▸ **EXERCISE REQUIREMENTS**
Go through the listing below and list every line with "from".

▸ **PROVIDED MATERIAL**
+ + +

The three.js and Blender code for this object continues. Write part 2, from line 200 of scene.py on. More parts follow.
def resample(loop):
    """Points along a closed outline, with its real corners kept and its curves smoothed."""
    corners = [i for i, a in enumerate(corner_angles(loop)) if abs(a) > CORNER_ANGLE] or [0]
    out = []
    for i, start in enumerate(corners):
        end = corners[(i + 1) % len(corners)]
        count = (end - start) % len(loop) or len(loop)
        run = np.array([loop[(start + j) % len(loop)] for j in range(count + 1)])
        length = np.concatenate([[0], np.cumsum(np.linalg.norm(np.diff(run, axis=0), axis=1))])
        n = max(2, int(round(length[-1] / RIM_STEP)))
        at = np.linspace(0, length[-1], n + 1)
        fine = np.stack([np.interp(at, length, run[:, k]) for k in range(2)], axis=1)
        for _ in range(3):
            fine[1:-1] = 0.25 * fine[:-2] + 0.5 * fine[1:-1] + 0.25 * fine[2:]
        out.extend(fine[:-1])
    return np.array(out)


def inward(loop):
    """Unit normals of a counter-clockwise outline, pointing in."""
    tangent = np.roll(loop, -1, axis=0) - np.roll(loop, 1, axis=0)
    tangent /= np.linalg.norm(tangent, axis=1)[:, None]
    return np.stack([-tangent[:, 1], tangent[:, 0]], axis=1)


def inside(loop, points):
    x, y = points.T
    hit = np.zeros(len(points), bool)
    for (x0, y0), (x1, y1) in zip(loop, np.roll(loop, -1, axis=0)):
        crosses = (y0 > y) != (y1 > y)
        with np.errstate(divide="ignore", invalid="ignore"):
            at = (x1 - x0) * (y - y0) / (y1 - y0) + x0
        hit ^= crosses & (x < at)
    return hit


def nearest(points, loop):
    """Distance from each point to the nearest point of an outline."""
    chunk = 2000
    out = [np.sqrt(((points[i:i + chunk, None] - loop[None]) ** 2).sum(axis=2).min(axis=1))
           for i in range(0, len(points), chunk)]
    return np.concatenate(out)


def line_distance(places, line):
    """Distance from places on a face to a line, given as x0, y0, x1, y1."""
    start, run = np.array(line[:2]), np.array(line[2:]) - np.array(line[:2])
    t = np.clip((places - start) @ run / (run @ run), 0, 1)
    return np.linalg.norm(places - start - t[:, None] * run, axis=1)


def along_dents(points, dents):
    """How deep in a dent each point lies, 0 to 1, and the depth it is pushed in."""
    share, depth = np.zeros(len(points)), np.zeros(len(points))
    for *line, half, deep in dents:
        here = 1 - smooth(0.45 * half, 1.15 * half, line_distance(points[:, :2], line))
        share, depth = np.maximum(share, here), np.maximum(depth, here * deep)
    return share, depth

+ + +

▸ **RESULT OF THE EXERCISE**
The three.js and Blender code for this object continues. Write part 2, from line 200 of scene.py on. More parts follow.
    """Distance from each point to the nearest point of an outline."""
    """Distance from places on a face to a line, given as x0, y0, x1, y1."""